The Loon’s friend, Ron, gave the Loon this book, and the Loon knows not what for, but it damned sure didn’t make the Loon lust to walk across Borneo. If you want the book, say so, and it will soon be in the mail.

ANOTHER LOON’S MINI BOOK REPORT

Thomas Friedman’s “From Beirut to Jerusalem” is mandatory reading for anyone who wants to understand the forces at play in the struggle over that ancient strip of desert known as Palestine, nee The Promised Land, and by easy extension, to understand social and political pathology in the entire Middle East.

Friedman lived for several years in Beirut during the major “troubles” there, and in Israel during an intiifadi. Friedman is a Jew born in Minnesota who now writes for the New York Times, and he has made it his business and life work to understand what makes the Middle East tick; I think most American believe they understand the Israeli/Palestinian conflict, I know I did. Hey! It’s simple; Jews and Palestinians both want the same ground. That is true, but from that point, the complexity explodes as geological, political, ethnic, religious, class and tribal allegiances come into play. No place are these fine distinctions more evident than in Lebanon during their civil war, when dozens of militias were fighting dozens of other militias. It was almost every Beirut neighborhood against all other Beirut neighborhoods.

The Palestinians are not unified. Some have a beef because they and subsequently several generations have been displaced from what were their homes in what is now Israel. Some still live in Israel.Others have never lived anywhere in Palestine. Some are devout Muslims, others are not. They have their own hawks and doves, as well as ethnic, religious and tribal affiliations tracing back centuries.

Further, and even more complex, Jews are divided into subsets by where they live (e.g., in Tel Aviv or in the occupied territories), by religious sentiment (orthodox, conservative or reformed churches), by ethnicity, (e.g., native Israelis, or returning diasporic peoples from Russia, Spain, Ethiopia, Germany, etc.), by age, (older Jews belonging to the heroic generation of the 1967 war, and the younger generations looking toward a western worshiping vision of a modern Israel), and political (hawks or doves).
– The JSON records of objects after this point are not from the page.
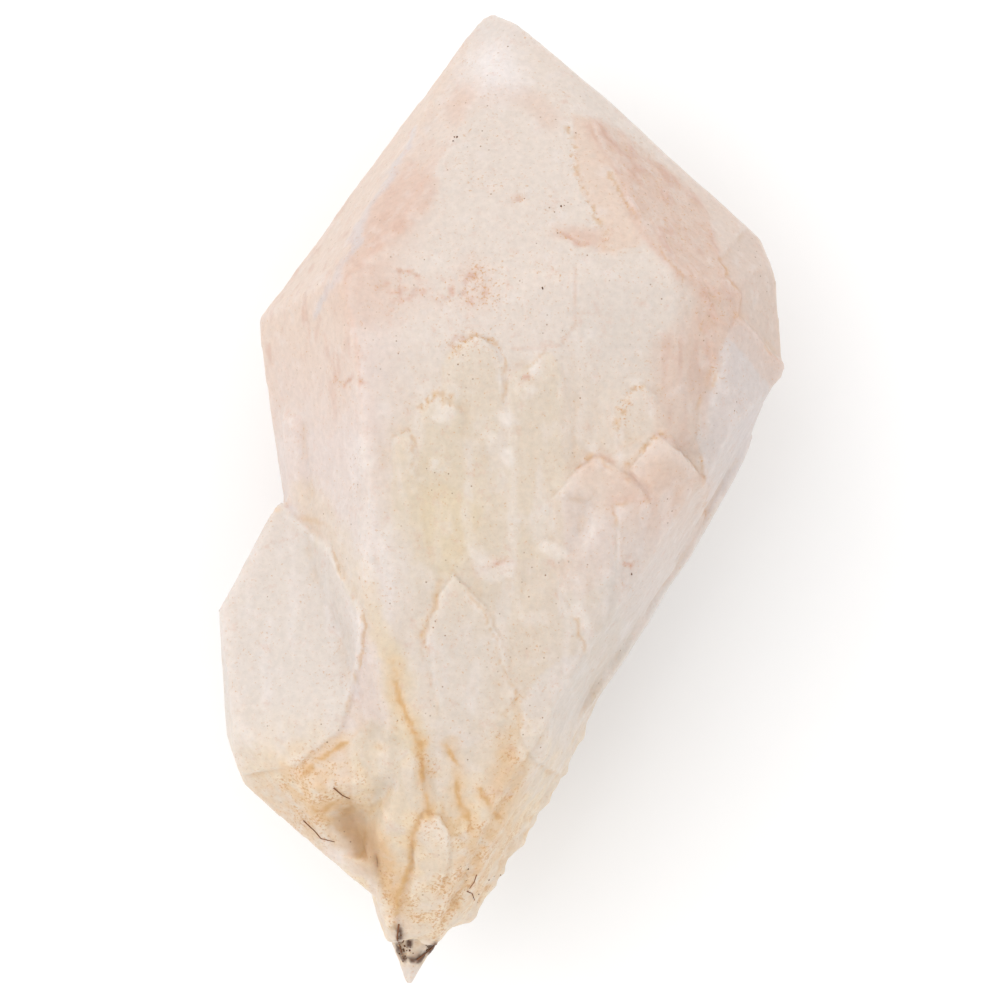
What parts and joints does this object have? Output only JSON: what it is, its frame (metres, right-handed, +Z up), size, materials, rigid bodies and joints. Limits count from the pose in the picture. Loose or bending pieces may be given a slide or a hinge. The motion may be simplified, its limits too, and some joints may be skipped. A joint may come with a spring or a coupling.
{
  "type": "quartz point",
  "caption": "Milky candle-quartz point: a main crystal with sloping end faces, smaller crystals grown onto its sides and a narrow root, lying on one flat side.",
  "frame": {"origin": "middle of the underside of the bounding box, on the surface the stone rests on", "axes": "+Y towards the point, +Z up from the flat side that it rests on, +X to the right as seen from above with the point away"},
  "size_m": [0.0856, 0.1502, 0.0677],
  "materials": {
    "quartz": "natural milky quartz faces with iron stain in the steps"
  },
  "bodies": {
    "root": {"quartz_point": "quartz"}
  },
  "joints": []
}
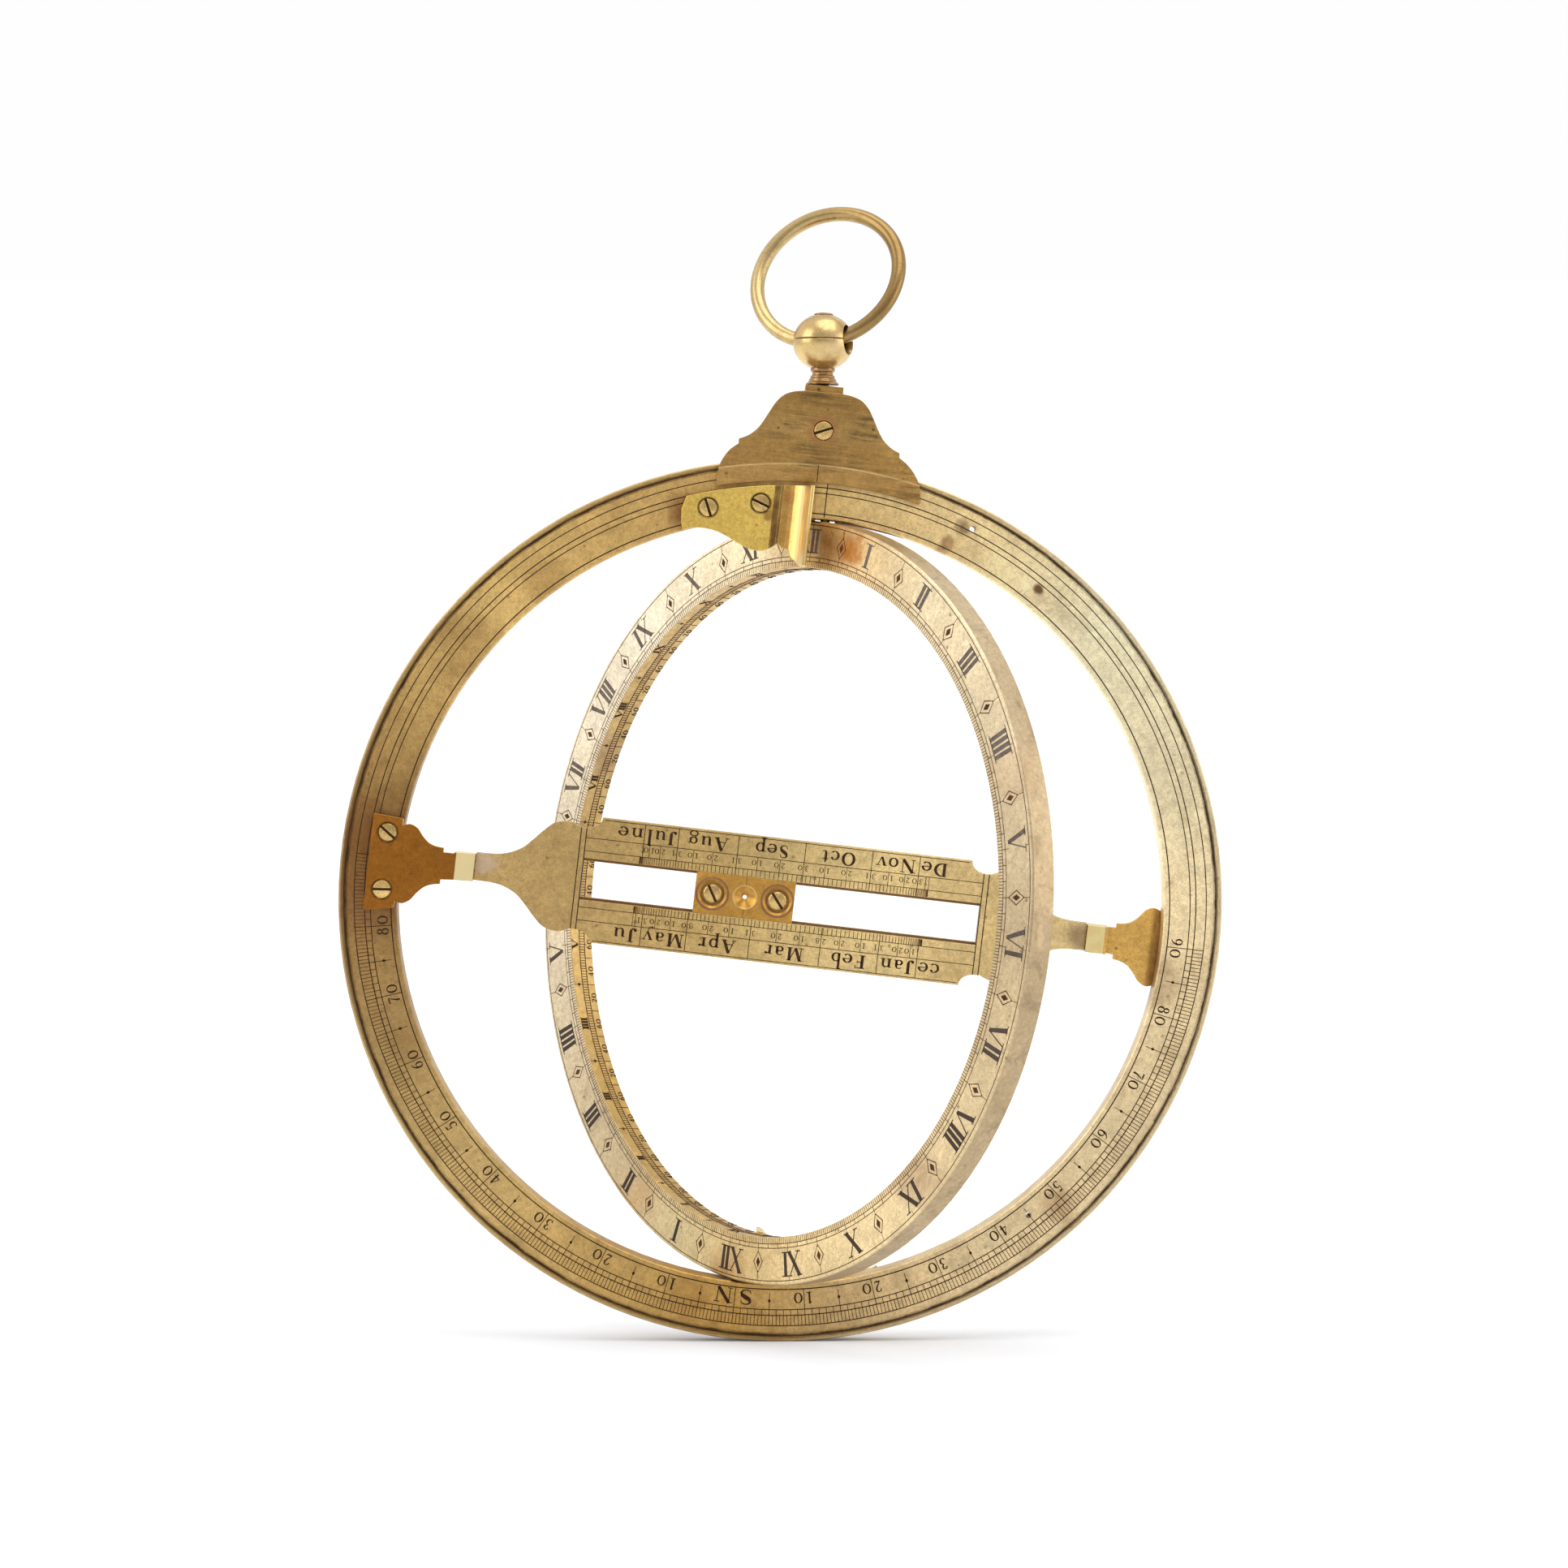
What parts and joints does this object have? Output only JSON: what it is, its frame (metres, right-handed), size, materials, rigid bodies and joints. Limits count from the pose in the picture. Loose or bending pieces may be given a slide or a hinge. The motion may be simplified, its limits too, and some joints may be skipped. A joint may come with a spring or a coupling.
{
  "type": "universal equinoctial ring dial",
  "caption": "Folding brass ring dial: a hinged hour ring and a turning slotted bridge with a sliding cursor inside a graduated meridian ring, hung from a sliding ball-and-ring carriage.",
  "frame": {"origin": "centre of the meridian ring, in its middle plane", "axes": "+Z along the hour ring hinge towards the suspension, +X along the bridge axis, front face of the meridian ring towards -Y"},
  "size_m": [0.229, 0.159, 0.2968],
  "materials": {
    "meridian_brass": "aged satin, tarnished at the edges",
    "hour_ring_brass": "pale aged satin",
    "bridge_brass": "aged satin",
    "bracket_brass": "dark lacquered satin",
    "stop_brass": "polished with brown tarnish",
    "cursor_brass": "satin",
    "carriage_brass": "streaked dark patina",
    "turned_brass": "polished",
    "screw_brass": "satin, dark slots"
  },
  "bodies": {
    "meridian": {"meridian_ring": "meridian_brass", "hour_ring_pivot_top": "screw_brass", "hour_ring_pivot_bottom": "screw_brass", "bridge_bracket_left": "bracket_brass", "bridge_bracket_left_screws": "screw_brass", "bridge_bracket_right": "bracket_brass", "bridge_bracket_right_screws": "screw_brass", "front_stop": "stop_brass", "front_stop_screws": "screw_brass", "rear_stop": "stop_brass", "rear_stop_screws": "screw_brass"},
    "hour_ring": {"hour_ring": "hour_ring_brass"},
    "bridge": {"bridge": "bridge_brass"},
    "cursor": {"cursor_front_plate": "cursor_brass", "cursor_back_plate": "cursor_brass", "cursor_screws": "screw_brass"},
    "carriage": {"slider_front_cheek": "carriage_brass", "slider_rear_cheek": "carriage_brass", "slider_spacer": "carriage_brass", "slider_screw": "screw_brass"},
    "swivel": {"swivel_neck": "turned_brass", "ball_lower": "turned_brass", "ball_upper": "turned_brass", "ball_rivet": "screw_brass"},
    "suspension_ring": {"suspension_ring": "turned_brass"}
  },
  "joints": [
    {"name": "hour_ring_hinge", "type": "hinge", "parent": "meridian", "child": "hour_ring", "pos_m": [0, 0, 0], "axis": [0, 0, -1], "range_deg": [-51.5, 38.5]},
    {"name": "bridge_turn", "type": "hinge", "parent": "meridian", "child": "bridge", "pos_m": [0, 0, 0], "axis": [1, 0, 0], "continuous": true},
    {"name": "cursor_slide", "type": "slide", "parent": "bridge", "child": "cursor", "axis": [1, 0, 0], "range_m": [-0.02915, 0.04795]},
    {"name": "carriage_slide", "type": "hinge", "parent": "meridian", "child": "carriage", "pos_m": [0, 0, 0], "axis": [0, 1, 0], "continuous": true},
    {"name": "ball_swivel", "type": "hinge", "parent": "carriage", "child": "swivel", "pos_m": [-0.00591, 0, 0.14576], "axis": [-0.0993, 0, 0.9951], "continuous": true},
    {"name": "suspension_ring_swing", "type": "hinge", "parent": "swivel", "child": "suspension_ring", "pos_m": [-0.00591, 0, 0.14576], "axis": [0.929, -0.3584, 0.0927], "range_deg": [-80, 140]}
  ]
}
Overlay this complex stew with class. The Jews populate the upper classes, and are technologically adept, while the Palestinians are the lower classes who do the scut work for the Jews.

Freidman objectively explains the roles of American Jewry, United States governments, and Middle East Muslim countries as they have affected the Israeli Palestinian conflict.

Friedman deftly teases out the adversarial interplay over time, explaining how and when sea-change political shifts occurred. He points to the lost opportunities, and finally, in an added chapter, predicts the future and gives advice to both sides. And, most important, he gives equal measures of hell to both the Jews and Palestinians when they deserve it, and he reserves special venom for obstructionist leaders for both the Jews and Palestinians.

When it comes to the Middle East, Friedman is the only columnist the Loon cares to read, as he appears to be the only one, who does not gather information while sitting on his ass in New York City or Washington D.C. He goes to where he wants to write about.

This book is from friend, Pat, and it is already promised to friend, Gene. Go to Amazon for an el.cheapo paperback copy—the words, though smaller, are the same; and that’s a promise.

Allen Hall, The “gurgle” Loon
March 14, 2007, and suffering a deluge in Houston—5&1/2 inches in two days, with more on the way.